With me it’s a comfort choice, I like a double wall tent, I don’t like dirt or chemicals in my water so I take my pump and I carry a cushy sleep mat. This is all about comfort, not skill level or lack of knowledge; I have gone without all of these items many times and as technology improves I will always be lightening my load.

The cut-off for me is where you raise the level of risk by assuming the best of either your physical ability or the environment. If you have ever spent a night or two in the bush when you are ill or injured you will understand what I’m talking about. I’ve seen it and experienced it a few times over my life and it’s not fun. If you think you will plough off 20 miles and just tough it out until you get home you are wrong. If I injure myself I want to be tucked up safe and sound while I wait for help.

If your plan assumes that you will be 100% healthy and piling up 20+ miles per day to keep warm then you are a risk taker. You are a risk taker if you leave clothing behind with the attitude that you can “tough it out” if things turn nasty. Don’t get me wrong, my contingency plan always includes curling up in my down bag if the weather gets really cold but there’s no risk there.

I’m not saying there is anything wrong with risk taking, it’s what people do for excitement. We all do it to some degree but in the context of the original question regarding when we have gone too far, I think it is when you make a conscious decision to increase risk when leaving gear behind.

Brian James
(bjamesd) - F

Locale: South Coast of BC
Re: When have you gone too light? on 03/15/2008 12:46:57 MDT Print View

I think Mike makes an excellent point.

I feel that there are two different types of "going too light": 1) you don't have fun, and 2) your ability to function becomes impaired.

#1 just gives you a story to tell, but #2 will kill you in any weather. If you get cold and/or tired enough that you lose mental acuity or dexterity to the point where you can't care for yourself anymore, your fate is out of your hands.

As for "going too light," if you can't get a decent night's sleep for a few days your mental and physical abilities degrade. And if you have to fuss with Perfect Poncho Pitches and adjustable girth hitches in the ice cold rain, your dependence on those abilities increases.

Ian Schumann
(freeradical) - M

Locale: Central TX
Fiddle Factor, Long-term Utility, Clutter, etc. on 03/15/2008 13:16:33 MDT Print View

I've got a different angle on this question. I figured out about a month ago that I'd gotten too light because I came to like gear as much as I like getting out and hiking!

I learned nearly everything I know about backpacking through this community. Hooray! Unfortunately, I also became very gear-centered over the course of 2 years of reading, researching, buying, testing, and reselling. About a month ago, when I finally organized my entire gear inventory and put it on a big steel shelf unit, I was disappointed to see so many items (mostly small stuff, thankfully) that I'm not sure I'd ever get the chance to test out, because I accumulate gear faster than I can go out and test it!

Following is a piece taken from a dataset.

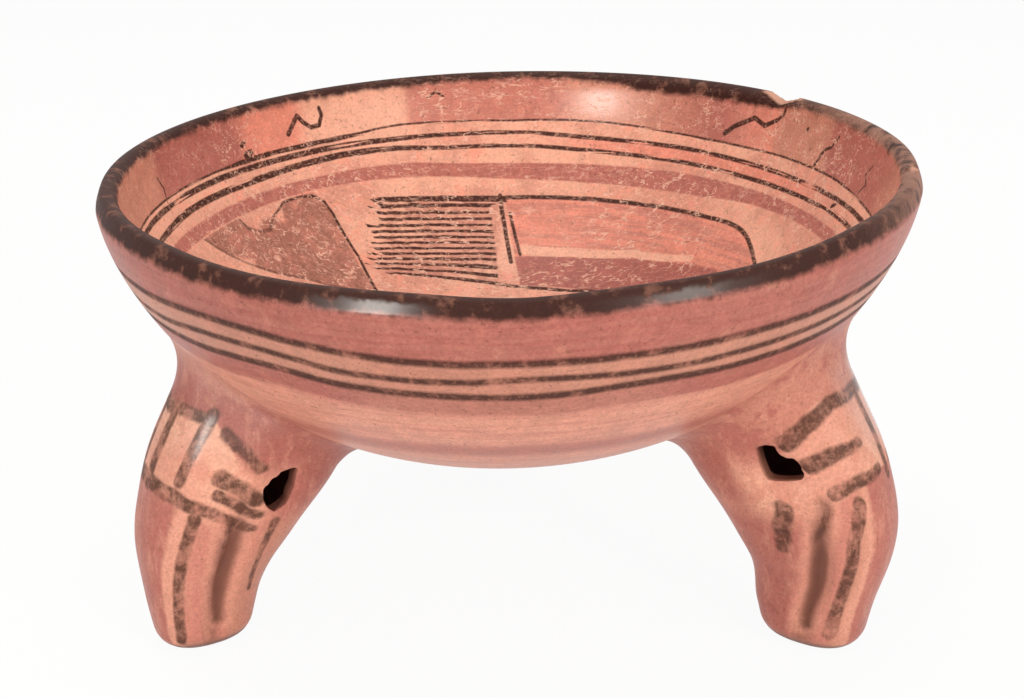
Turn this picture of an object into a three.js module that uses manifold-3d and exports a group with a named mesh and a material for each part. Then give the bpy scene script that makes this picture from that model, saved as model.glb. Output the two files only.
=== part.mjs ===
// A low-fired clay tripod bowl on three hollow rattle legs, in millimetres, +Z up.
// The floor is z = 0 and the rim is centred over the origin. The front is -Y.
// Bowl, legs and pellets were shaped apart. The legs were luted under the bowl with
// soft clay over the loose pellets, so the parts meet at thin seams and nothing else
// fastens them.

import * as THREE from 'three';
import { mergeVertices } from 'three/addons/utils/BufferGeometryUtils.js';
import Module from 'manifold-3d';

const wasm = await Module();
wasm.setup();
const up = new THREE.Vector3(0, 0, 1);

// Bowl
const rimRadius = 100;
const rimHeight = 109.6;
const bowlDepth = 70.6;
const undersideHeight = rimHeight - bowlDepth;
const bowlWall = 5.5;
// How fast the underside leaves the flat middle, and how upright it ends at the rim
const bellyPower = 2.32;
const shoulderPower = 1.55;
// Rise of the rim towards +X for each millimetre across, as the pot stands out of level
const rimSlopeShare = 0.0179;

// Legs bulge out a little past the rim, and their clay runs up to here below the rim
// before the bowl trims it
const legOverhang = 1.7;
const legTopBelowRim = 17.6;
const legReach = rimRadius + legOverhang;
const legTop = rimHeight - legTopBelowRim;
const legWall = 4.5;
// Height, outer face and inner face of the leg's side view
const legOutlineShares = [
  [0, 0.964, 0.762],
  [0.042, 0.977, 0.757],
  [0.153, 0.991, 0.721],
  [0.305, 1, 0.613],
  [0.458, 0.976, 0.499],
  [0.585, 0.934, 0.442],
  [0.721, 0.865, 0.375],
  [0.848, 0.793, 0.3],
  [1, 0.72, 0.24],
];
// Half the leg's thickness is this share of half its depth, and this much more
const legFlatnessShare = 0.6;
const legThickening = 2;
// Power of the rounded-square section
const sectionPower = 2.4;
const footRound = 5;
// A splayed leg starts to lean out here and has its full lean here
const splayStart = 8;
const splayEnd = 36;
// The inner face swells into a heel between these heights
const heelFull = 9;
const heelEnd = 22;

// Rattle chamber in the upper leg, reaching this far below the middle of the bowl
const chamberDrop = 13;
const chamberFloor = undersideHeight - chamberDrop;
const chamberRound = 4;

// Pellets of fired clay, two in each chamber, too big to leave by the vents: their size
// and spacing as shares of half the depth of the chamber's foot
const pelletSizeShare = 0.632;
const pelletSpacingShare = 0.79;
const pelletClearance = 0.4;

// Vents: oval holes pierced in each flank, inwards from the leg's outermost reach
const ventDepth = 9;
const ventHeight = 10;
const ventInset = 28.7;
const ventRise = 7;
const ventCentreHeight = undersideHeight + ventRise;

// Pressed grooves down each flank, from below the vent to the foot
const grooveRadius = 2.4;
const groovePress = 1.4;
const grooveTopHeight = 38;
const grooveFootHeight = 7;
// Along the groove from its top, the share of its full size
const grooveTaperShares = [0.25, 0.8, 1, 0.95, 0.8, 0.6, 0.35];

// Luting: the clay roll smoothed into the corner between leg and bowl
const lutingSpread = 8;
const lutingLip = 0.6;
const lutingOverrun = 4;
const lutingArcSteps = 4;

// Clearance kept where one piece meets the next
const seam = 0.3;

// Facets
const bowlSides = 64;
const bowlRows = 14;
const lipSteps = 5;
const legSides = 24;
const legRows = 13;
const chamberSides = 18;
const chamberRows = 8;
const grooveSides = 8;
const ventSides = 14;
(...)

I think this might be a pretty common problem in this community . . . but I could be wrong.

I also realized that planning a BP trip had become a huge chore for me simply because of selecting from my possible choices what I was actually going to take! It had become downright annoying!

And on top of that, I feel like my gear-centered-ness had taken me very far from what I view is the heart of backpacking, which I guess is something like: getting out there and doing it, and not wasting time and effort fiddling and controlling the mess out of the endeavor. It's ok if it's messy--that's part of the fun.

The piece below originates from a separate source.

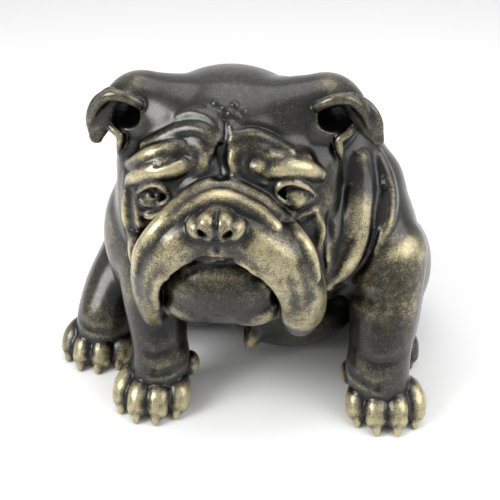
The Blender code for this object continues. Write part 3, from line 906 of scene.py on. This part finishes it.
# %% Where the paint is worn, and where light is painted
CLOUD_MM, RUBBING_MM, SPECK_MM = 30.0, 6.0, 1.1
NOISE_MIDDLE = 0.5
bronze = new_material("antique_bronze_paint")
place = add_node(bronze, "TexCoord")["Object"]
crease_mask, raised_mask, gold_mask, painted_sky_light_mask = (
    add_node(bronze, "Attribute", {"attribute_name": name})["Fac"] for name in masks)
cloud, rubbing, specks = (
    add_node(bronze, "TexNoise", {}, {"Vector": place, "Scale": 1 / (width * MM), "Detail": detail,
                                      "Roughness": rough})["Fac"]
    for width, detail, rough in ((CLOUD_MM, 3.0, 0.6), (RUBBING_MM, 4.0, 0.7), (SPECK_MM, 4.0, 0.8)))

# A noise swings about its middle, so its weight times that middle is taken away again.
TIMES_PLUS = {"operation": "MULTIPLY_ADD"}
CLOUDING, RUBBED, SPECKLED = 0.6, 1.2, 2.8
# Painted light: the pewter coat follows clouds and the sky each point sees, so what faces up is painted
# lighter and what hangs is painted in shade.
clouds_and_painted_sky_light = add_node(bronze, "Math", TIMES_PLUS, {0: cloud, 1: CLOUDING, 2: -NOISE_MIDDLE * CLOUDING})[0]
clouds_and_painted_sky_light = add_node(bronze, "Math", {"operation": "ADD"}, {0: clouds_and_painted_sky_light, 1: painted_sky_light_mask})[0]
# Rubbing, specks and raised forms wear the paint through. The sky term is painted light from above, and the
# chin's painted shade comes in through the raised and gold masks.
WEAR_AND_PAINTED_LIGHT = [
    (raised_mask, 1.0), (gold_mask, 0.35), (crease_mask, -0.7), (painted_sky_light_mask, 0.25),
    (rubbing, RUBBED), (specks, SPECKLED),
]
wear_and_painted_light = -NOISE_MIDDLE * (RUBBED + SPECKLED)
for part, weight in WEAR_AND_PAINTED_LIGHT:
    wear_and_painted_light = add_node(bronze, "Math", TIMES_PLUS, {0: part, 1: weight, 2: wear_and_painted_light})[0]
print(len(bronze.node_tree.nodes), "nodes say where the paint is worn")

# %% [markdown]
# The coats go on one after another. Each has a value that steers it, the two levels between
# which it comes to cover fully, the most that it covers, and its colour. Gold covers fully
# only where it was wanted.

# %% Coats of paint
UMBER, PEWTER_CLOUDS_AND_PAINTED_LIGHT, BRONZE, GOLD, SOOT = "#060606", "#232320", "#6c654e", "#c6ba90", "#020202"
most_gold = add_node(bronze, "MapRange", {}, {"Value": gold_mask, "To Min": 0.3, "To Max": 1.0})["Result"]
# The pewter coat is cloudy tone and painted light from above in one.
COATS = [
    (clouds_and_painted_sky_light, 0.1, 0.9, 1.0, PEWTER_CLOUDS_AND_PAINTED_LIGHT),
    (wear_and_painted_light, 0.35, 1.05, 1.0, BRONZE),
    (wear_and_painted_light, 0.8, 1.6, most_gold, GOLD),
    (crease_mask, 0.25, 0.8, 1.0, SOOT),
]
tone = linear(UMBER)
for steer, start, full, most, colour in COATS:
    cover = add_node(bronze, "MapRange", {}, {"Value": steer, "From Min": start, "From Max": full,
                                              "To Max": most})["Result"]
    tone = add_node(bronze, "Mix", {"data_type": "RGBA"}, {0: cover, 6: tone, 7: linear(colour)})[2]
print(len(COATS), "coats over the base of", UMBER)

# %% [markdown]
# The paint has a satin varnish, thinner where little sky is seen. The specks are a little
# rougher than the rest, and with the rubbing they make a slight relief, as brushed paint has.
# It is too shallow to be worth geometry, so it is left to a bump.

# %% Sheen and relief
SHEEN, SPECK_ROUGHNESS, METAL_FLAKE = 0.2, 0.24, 0.6
RELIEF_MM, RELIEF_STRENGTH, SPECK_HEIGHT = 0.6, 0.25, 0.5
VARNISH_ROUGHNESS = 0.22
roughness = add_node(bronze, "Math", TIMES_PLUS, {0: specks, 1: SPECK_ROUGHNESS, 2: SHEEN})[0]
height = add_node(bronze, "Math", TIMES_PLUS, {0: specks, 1: SPECK_HEIGHT, 2: rubbing})[0]
bump = add_node(bronze, "Bump", {}, {"Strength": RELIEF_STRENGTH, "Distance": RELIEF_MM * MM,
                                     "Height": height})["Normal"]
varnish = add_node(bronze, "MapRange", {}, {"Value": painted_sky_light_mask, "From Max": 0.5, "To Min": 0.05,
                                            "To Max": 0.6})["Result"]
shader = add_node(bronze, "BsdfPrincipled", {}, {
    "Base Color": tone, "Metallic": METAL_FLAKE, "Roughness": roughness, "Normal": bump,
    "Coat Weight": varnish, "Coat Roughness": VARNISH_ROUGHNESS})["BSDF"]
add_node(bronze, "OutputMaterial", {}, {"Surface": shader})
skin.data.materials.append(bronze)
print(bronze.name, "has", len(bronze.node_tree.nodes), "nodes")

# %% [markdown]
# The photograph looks down on the dog from about 32 degrees, from a metre away. A view is an
# azimuth, an elevation and a distance from the point that it aims at, so the camera's place
# is the usual function of two angles.

# %% Camera
AZIMUTH, ELEVATION, DISTANCE, LENS, SENSOR = 5.0, 32.0, 1.0, 73.08, 36.0
AIM = (np.array([-12.0, -20.0, 158.0]) - MIDDLE) * MM


def camera_place(azimuth, elevation, distance):
    """aim + distance (sin(a) cos(e), -cos(a) cos(e), sin(e)), turned to look back at the aim."""
    a, e = math.radians(azimuth), math.radians(elevation)
    back = Vector((math.sin(a) * math.cos(e), -math.cos(a) * math.cos(e), math.sin(e)))
    turn = (-back).to_track_quat("-Z", "Y").to_matrix().to_4x4()
    return Matrix.Translation(Vector(AIM) + back * distance) @ turn


camera_data = bpy.data.cameras.new("camera")
camera_data.lens, camera_data.sensor_width = LENS, SENSOR
camera = in_scene("camera", camera_data)
camera.matrix_world = camera_place(AZIMUTH, ELEVATION, DISTANCE)
bpy.context.scene.camera = camera
print("camera at", [round(part, 3) for part in camera.matrix_world.translation])

# %% [markdown]
# The dog stands on white paper that sweeps up behind it, as in a photographer's studio: a
# plane and a wall would show a line where they meet.

# %% Studio floor
FLOOR_HALF, WALL_Y, WALL_HIGH, SWEEP = 3.0, 1.6, 2.5, 0.8


def studio_sweep():
    """A profile of flat floor, quarter circle and wall, carried straight across."""
    turn = np.linspace(0, math.pi / 2, 16)
    y = np.concatenate([[-FLOOR_HALF], WALL_Y + SWEEP * np.sin(turn), [WALL_Y + SWEEP]])
    z = np.concatenate([[0.0], SWEEP - SWEEP * np.cos(turn), [WALL_HIGH]])
    count = len(y)
    points = np.column_stack([np.repeat([-FLOOR_HALF, FLOOR_HALF], count), np.tile(y, 2), np.tile(z, 2)])
    return points, [[k, count + k, count + k + 1, k + 1] for k in range(count - 1)]


floor_mesh = mesh_of("studio_floor", studio_sweep())
floor_mesh.shade_smooth()
floor = in_scene("studio_floor", floor_mesh)
paper = new_material("white_paper")
matt = add_node(paper, "BsdfPrincipled", {}, {"Base Color": linear("#f4f4f4"), "Roughness": 0.9})["BSDF"]
add_node(paper, "OutputMaterial", {}, {"Surface": matt})
floor.data.materials.append(paper)
print("floor of", len(floor_mesh.polygons), "faces")

# %% [markdown]
# Two soft boxes and an overhead one make the long soft highlights of the photograph, and a
# white world fills the shadows. Each lamp is a name, a place, a size and a power.

# %% Lamps and world
LAMPS = [
    ("soft_box_left", (-1.1, -0.7, 1.0), 0.8, 18),
    ("soft_box_right", (1.2, -0.3, 1.0), 1.3, 14),
    ("overhead", (0.0, 0.3, 1.7), 1.2, 9),
]
LIT_POINT = Vector((0, 0, 0.15))
for name, spot, size, power in LAMPS:
    lamp_data = bpy.data.lights.new(name, "AREA")
    lamp_data.size, lamp_data.energy = size, power
    lamp = in_scene(name, lamp_data)
    lamp.location = spot
    lamp.rotation_euler = (LIT_POINT - Vector(spot)).to_track_quat("-Z", "Y").to_euler()

world = bpy.data.worlds.new("studio")
world.use_nodes = True
world.node_tree.nodes["Background"].inputs["Color"].default_value = (1, 1, 1, 1)
world.node_tree.nodes["Background"].inputs["Strength"].default_value = 0.55
bpy.context.scene.world = world
bpy.context.scene.view_settings.view_transform = "Standard"
print(len(LAMPS), "lamps and a white world")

Keeping all this in mind, I'm now selling about 80% of my gear on the Swap forum right now, and replacing most of my choices with single items that are simple, lightweight, satisfying, and long-term usable, unlike some of the tiny, thin, light, tinkery SUL pieces that I had before.

Now I know I'm not everyone, but this has been my experience in realizing that I've gone too light. I've now accepted a couple pounds of "fat" back into my gear for the sake of the piece of mind, simplicity, utility and durability that these items offer.